Il s’agit de la tombe de l’ancêtre de la famille où est enterré l’ancien Naba.

Je descends, m’apprête à quitter les lieux quand le chant d’un vieillard retient mon attention. Je m’assois près de lui, imité par les enfants qui jusque là ne se souciaient pas de lui.

CLIQUEZ POUR ÉCOUTER LE CHANT

Le vieux est assis sur une natte, au pied d’un arbuste. Il est aveugle. Il cogne sur une tige en

métal de manière saccadée à l’aide de bagues enfilées aux doigts. Il chante en moré.

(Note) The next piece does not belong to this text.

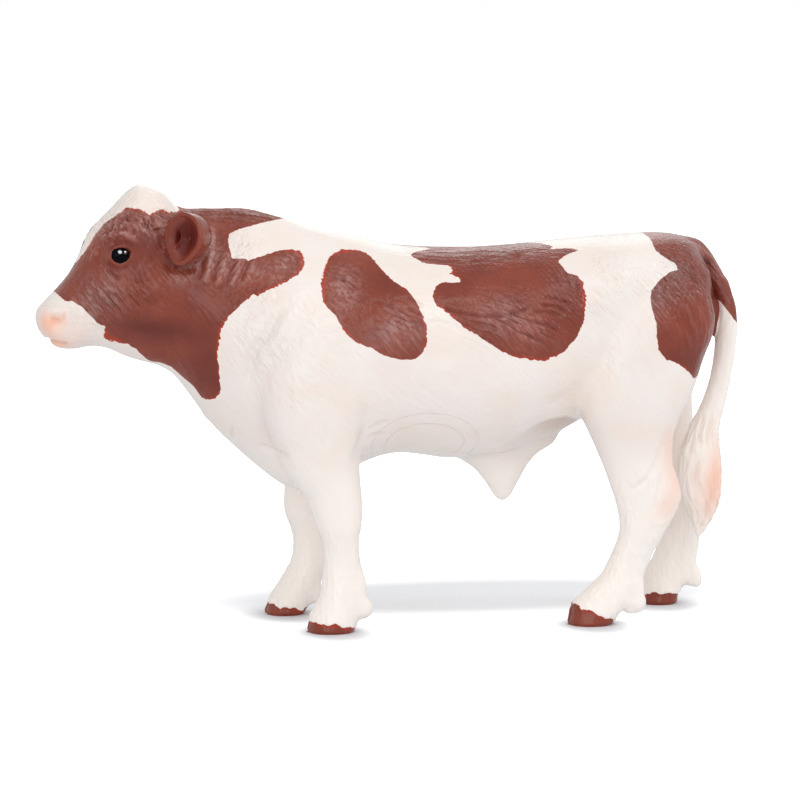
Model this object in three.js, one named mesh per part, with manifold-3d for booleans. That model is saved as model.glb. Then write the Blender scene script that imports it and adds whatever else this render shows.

Dans l’assemblée juvénile, je me trouve un interprète.

– Il dit quoi?
– Euh… (se concentre) il cite le nom des ancêtres du Naba.
– Ah, c’est une sorte de généalogie?

(regard muet) L’enfant dit oui pour rester poli.

– Et il fait ça depuis quand?
– 150 ans.

L’enfant s’adresse au vieux. Celui-ci tend une main au hasard, je lui donne la mienne. Il pose des questions, l’enfant traduit, nous faisons les présentations.

Je lui dis que j’aime beaucoup son chant. Il m’invite à le filmer. Par chance, j’ai apporté mon micro, et un crayon.

Epilogue :

 Avant de quitter je « croque » le visage du danseur. Ils sont assis, se reposent d’avoir danser une journée sans s’arrêter. Encre de chine, à la Pratt, silhouette noire et fond aquarelle.

J’appelle mon « interprète »

– Dis-lui qu’il m’a transmis son art, et qu’en échange je lui transmets le mien »

Je lui tends le dessin, en posant un genou pour m’incliner. Il semble ravi et balbutie un « Merci beaucoup » dans ma langue. Je lui réponds en moré : Barka ! Un hôte s’interpose rapidement entre nous, apparemment contrarié. De toute la journée, personne n’avait adressé la parole aux danseurs. Sans doute ai-je franchi un tabou.

De toute façon, je n’ai jamais été très bon avec les traditions.